• _TASK PROMPT_: Can you quote exactly the stretch of lines from the one with "in imported if" through the final line of the material, both ends included?

• _COLLECTED MATERIAL_:
++++++
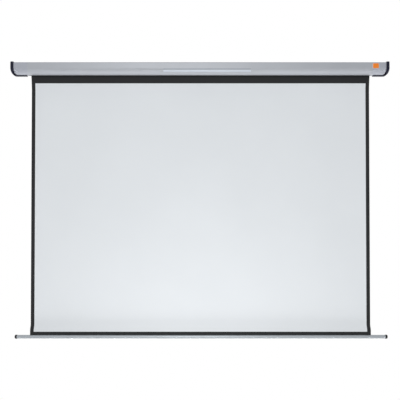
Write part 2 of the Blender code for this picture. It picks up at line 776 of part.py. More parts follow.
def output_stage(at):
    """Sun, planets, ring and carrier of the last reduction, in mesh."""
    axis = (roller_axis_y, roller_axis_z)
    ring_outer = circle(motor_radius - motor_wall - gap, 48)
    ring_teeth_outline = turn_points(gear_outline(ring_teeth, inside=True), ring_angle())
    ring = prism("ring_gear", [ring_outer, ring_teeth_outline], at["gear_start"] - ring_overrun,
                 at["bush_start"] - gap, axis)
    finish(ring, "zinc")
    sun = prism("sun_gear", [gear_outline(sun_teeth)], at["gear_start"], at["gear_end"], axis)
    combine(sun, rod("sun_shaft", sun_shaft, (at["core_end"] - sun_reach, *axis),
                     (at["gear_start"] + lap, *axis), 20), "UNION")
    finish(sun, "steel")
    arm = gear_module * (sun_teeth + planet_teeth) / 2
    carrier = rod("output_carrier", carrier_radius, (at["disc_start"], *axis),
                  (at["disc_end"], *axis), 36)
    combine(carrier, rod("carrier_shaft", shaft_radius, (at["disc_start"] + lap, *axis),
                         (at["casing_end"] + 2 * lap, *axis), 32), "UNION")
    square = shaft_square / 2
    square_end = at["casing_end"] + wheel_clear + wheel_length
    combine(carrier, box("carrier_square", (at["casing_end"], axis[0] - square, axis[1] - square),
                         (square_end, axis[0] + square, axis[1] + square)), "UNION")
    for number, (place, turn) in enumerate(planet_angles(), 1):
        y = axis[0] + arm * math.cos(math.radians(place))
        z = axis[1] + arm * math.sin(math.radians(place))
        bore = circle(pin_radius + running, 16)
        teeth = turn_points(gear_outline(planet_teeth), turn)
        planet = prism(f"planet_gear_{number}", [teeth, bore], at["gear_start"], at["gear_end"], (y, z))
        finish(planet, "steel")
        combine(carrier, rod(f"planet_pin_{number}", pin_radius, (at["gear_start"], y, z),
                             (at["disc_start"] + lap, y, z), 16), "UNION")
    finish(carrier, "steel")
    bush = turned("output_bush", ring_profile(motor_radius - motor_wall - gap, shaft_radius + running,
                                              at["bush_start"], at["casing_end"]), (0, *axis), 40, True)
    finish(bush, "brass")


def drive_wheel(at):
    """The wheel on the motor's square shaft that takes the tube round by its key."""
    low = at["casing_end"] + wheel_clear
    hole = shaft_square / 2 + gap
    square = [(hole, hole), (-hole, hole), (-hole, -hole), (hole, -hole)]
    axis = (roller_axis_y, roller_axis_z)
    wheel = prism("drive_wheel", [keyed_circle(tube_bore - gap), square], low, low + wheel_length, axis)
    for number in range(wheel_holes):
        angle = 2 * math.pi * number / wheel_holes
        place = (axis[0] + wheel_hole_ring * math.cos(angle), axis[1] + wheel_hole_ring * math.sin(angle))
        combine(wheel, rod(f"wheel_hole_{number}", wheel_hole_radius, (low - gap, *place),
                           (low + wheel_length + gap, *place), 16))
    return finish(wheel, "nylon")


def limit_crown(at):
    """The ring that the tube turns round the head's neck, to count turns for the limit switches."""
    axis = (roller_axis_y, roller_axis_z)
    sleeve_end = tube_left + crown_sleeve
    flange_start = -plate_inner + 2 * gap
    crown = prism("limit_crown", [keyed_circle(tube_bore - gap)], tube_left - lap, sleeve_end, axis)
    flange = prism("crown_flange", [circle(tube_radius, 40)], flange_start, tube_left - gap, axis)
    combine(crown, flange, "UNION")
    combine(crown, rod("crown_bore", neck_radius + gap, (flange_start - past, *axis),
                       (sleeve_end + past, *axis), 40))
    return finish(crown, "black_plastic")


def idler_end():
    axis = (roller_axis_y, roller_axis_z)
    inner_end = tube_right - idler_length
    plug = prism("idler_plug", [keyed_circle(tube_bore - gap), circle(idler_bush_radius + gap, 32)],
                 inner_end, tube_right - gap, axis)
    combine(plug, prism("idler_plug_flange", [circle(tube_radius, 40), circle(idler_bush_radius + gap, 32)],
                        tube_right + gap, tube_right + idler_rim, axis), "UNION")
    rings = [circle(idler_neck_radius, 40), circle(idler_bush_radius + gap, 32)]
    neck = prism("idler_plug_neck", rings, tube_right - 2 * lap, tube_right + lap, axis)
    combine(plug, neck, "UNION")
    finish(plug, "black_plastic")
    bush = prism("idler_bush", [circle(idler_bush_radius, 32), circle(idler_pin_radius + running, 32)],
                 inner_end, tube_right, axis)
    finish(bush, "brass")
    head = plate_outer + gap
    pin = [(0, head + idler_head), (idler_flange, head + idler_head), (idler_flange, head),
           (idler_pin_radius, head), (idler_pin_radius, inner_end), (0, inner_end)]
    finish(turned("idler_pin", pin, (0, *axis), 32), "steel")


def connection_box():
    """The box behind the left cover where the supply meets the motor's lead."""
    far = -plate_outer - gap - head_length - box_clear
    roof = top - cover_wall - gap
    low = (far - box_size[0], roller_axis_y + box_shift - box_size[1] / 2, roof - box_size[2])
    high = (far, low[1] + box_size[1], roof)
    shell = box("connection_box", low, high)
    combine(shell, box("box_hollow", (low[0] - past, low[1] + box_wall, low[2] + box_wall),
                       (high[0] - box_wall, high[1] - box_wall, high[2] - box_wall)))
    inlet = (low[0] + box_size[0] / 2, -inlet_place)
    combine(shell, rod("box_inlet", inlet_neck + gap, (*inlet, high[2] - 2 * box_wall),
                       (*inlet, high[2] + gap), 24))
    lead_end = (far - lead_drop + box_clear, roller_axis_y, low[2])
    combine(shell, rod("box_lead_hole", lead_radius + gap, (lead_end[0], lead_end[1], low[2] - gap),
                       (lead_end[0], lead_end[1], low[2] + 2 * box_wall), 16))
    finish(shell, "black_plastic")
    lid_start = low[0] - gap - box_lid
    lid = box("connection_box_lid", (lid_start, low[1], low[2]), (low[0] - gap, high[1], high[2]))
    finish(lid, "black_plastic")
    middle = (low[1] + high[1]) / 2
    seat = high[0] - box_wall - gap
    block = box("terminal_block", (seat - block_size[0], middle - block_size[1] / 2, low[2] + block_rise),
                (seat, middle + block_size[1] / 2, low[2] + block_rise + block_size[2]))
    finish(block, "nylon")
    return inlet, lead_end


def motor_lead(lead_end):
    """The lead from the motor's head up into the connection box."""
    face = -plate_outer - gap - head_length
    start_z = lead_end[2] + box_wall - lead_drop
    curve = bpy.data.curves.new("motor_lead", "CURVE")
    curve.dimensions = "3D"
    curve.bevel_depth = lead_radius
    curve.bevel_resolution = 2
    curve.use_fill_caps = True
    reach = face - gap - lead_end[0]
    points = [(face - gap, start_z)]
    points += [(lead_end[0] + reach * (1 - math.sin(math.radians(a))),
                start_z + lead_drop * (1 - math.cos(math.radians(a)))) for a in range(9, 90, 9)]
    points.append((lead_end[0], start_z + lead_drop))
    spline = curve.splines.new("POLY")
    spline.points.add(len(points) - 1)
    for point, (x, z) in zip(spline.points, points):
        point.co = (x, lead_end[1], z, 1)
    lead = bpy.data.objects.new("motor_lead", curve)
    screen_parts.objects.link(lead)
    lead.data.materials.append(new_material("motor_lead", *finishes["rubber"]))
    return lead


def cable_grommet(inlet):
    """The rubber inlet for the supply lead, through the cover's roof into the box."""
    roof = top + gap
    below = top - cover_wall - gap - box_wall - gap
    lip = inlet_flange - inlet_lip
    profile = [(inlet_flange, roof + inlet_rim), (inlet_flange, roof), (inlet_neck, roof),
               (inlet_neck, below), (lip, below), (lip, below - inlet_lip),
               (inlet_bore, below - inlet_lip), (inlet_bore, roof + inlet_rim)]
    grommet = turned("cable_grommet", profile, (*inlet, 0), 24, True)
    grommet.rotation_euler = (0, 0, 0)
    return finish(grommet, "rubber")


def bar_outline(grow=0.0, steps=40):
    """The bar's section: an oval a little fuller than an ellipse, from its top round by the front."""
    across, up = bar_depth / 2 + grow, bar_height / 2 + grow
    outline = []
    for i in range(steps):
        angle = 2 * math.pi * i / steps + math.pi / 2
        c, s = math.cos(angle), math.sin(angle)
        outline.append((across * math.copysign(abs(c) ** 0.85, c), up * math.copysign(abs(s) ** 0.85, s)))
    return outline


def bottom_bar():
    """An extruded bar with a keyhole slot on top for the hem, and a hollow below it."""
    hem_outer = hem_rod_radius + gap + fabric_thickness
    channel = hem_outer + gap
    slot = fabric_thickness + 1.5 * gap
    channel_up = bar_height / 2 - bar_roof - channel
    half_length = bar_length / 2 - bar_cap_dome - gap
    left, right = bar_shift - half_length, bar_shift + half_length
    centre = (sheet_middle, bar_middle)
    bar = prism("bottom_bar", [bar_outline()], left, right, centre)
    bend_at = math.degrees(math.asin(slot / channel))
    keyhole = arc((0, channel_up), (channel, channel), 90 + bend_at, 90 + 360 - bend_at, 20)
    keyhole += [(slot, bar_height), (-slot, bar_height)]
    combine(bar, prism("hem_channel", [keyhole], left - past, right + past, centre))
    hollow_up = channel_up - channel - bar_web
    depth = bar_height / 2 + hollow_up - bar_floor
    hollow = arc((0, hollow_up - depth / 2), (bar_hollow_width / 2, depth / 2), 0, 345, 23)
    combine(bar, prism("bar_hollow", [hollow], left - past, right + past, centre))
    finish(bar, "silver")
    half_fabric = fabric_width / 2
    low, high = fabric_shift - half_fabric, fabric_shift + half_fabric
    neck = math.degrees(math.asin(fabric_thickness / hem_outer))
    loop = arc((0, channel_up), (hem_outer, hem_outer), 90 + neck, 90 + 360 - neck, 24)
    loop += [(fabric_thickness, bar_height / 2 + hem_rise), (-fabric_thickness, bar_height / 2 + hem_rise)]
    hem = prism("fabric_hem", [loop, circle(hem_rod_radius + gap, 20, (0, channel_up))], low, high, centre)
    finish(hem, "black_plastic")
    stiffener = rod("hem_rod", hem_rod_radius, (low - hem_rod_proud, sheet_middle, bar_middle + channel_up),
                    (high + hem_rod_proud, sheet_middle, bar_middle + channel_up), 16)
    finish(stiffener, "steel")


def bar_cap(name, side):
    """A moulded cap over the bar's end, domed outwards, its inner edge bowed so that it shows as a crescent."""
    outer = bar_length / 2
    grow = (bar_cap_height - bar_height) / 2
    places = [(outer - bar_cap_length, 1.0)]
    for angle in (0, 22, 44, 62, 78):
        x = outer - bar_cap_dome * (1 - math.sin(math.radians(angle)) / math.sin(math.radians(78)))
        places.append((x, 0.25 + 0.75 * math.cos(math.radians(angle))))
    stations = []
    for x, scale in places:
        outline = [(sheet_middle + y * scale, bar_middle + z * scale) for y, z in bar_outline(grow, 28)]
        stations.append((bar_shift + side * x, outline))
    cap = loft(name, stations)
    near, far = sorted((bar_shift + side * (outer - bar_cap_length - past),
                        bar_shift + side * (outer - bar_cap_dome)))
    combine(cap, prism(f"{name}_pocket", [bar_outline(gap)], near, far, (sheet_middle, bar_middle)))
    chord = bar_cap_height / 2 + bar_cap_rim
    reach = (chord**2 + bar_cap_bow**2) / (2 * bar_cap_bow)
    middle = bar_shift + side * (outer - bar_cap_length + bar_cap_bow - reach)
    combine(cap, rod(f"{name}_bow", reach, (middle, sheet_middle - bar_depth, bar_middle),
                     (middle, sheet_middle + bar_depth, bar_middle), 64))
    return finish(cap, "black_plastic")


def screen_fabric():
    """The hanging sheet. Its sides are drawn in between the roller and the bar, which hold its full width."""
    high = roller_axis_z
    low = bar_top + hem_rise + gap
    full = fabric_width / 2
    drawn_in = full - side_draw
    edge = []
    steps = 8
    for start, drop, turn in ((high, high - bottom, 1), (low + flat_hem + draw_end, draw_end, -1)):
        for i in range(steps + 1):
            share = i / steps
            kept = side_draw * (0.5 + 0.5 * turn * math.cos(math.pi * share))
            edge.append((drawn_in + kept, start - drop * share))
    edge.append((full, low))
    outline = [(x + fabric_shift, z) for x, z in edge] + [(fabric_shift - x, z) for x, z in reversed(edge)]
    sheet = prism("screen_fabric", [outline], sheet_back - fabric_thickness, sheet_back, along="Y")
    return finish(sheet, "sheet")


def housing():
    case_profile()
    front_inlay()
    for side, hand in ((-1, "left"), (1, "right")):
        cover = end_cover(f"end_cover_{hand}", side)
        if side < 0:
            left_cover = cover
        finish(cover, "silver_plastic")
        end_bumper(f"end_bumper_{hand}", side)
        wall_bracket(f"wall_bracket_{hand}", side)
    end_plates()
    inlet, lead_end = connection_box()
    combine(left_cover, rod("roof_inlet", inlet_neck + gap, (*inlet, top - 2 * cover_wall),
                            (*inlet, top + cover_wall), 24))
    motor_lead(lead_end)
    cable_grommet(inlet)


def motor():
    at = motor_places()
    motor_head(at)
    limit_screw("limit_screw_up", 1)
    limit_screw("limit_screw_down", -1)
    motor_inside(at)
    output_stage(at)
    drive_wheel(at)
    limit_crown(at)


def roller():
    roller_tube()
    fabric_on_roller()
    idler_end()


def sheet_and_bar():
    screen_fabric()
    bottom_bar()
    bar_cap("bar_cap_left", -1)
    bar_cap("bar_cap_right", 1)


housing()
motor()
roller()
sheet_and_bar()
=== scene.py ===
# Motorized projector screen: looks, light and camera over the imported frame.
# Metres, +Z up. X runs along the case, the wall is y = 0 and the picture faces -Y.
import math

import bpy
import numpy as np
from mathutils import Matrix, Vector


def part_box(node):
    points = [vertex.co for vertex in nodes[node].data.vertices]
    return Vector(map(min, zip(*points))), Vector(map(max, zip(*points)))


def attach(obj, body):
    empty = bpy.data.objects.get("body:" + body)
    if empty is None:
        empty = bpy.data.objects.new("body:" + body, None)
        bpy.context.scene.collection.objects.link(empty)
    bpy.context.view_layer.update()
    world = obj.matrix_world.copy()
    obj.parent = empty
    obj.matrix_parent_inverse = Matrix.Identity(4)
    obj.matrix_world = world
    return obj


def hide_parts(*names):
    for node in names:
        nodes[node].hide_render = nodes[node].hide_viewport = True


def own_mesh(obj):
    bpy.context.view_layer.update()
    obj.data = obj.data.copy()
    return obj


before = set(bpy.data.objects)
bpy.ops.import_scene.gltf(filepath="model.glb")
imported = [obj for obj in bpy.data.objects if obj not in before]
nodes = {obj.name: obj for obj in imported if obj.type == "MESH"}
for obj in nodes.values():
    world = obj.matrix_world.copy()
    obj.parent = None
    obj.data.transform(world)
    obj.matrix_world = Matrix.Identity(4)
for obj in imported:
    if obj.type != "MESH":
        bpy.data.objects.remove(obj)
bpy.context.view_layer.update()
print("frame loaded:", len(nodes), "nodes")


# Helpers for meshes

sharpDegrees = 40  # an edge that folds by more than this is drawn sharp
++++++
• _WORKED SOLUTION_:
nodes = {obj.name: obj for obj in imported if obj.type == "MESH"}
for obj in nodes.values():
    world = obj.matrix_world.copy()
    obj.parent = None
    obj.data.transform(world)
    obj.matrix_world = Matrix.Identity(4)
for obj in imported:
    if obj.type != "MESH":
        bpy.data.objects.remove(obj)
bpy.context.view_layer.update()
print("frame loaded:", len(nodes), "nodes")


# Helpers for meshes

sharpDegrees = 40  # an edge that folds by more than this is drawn sharp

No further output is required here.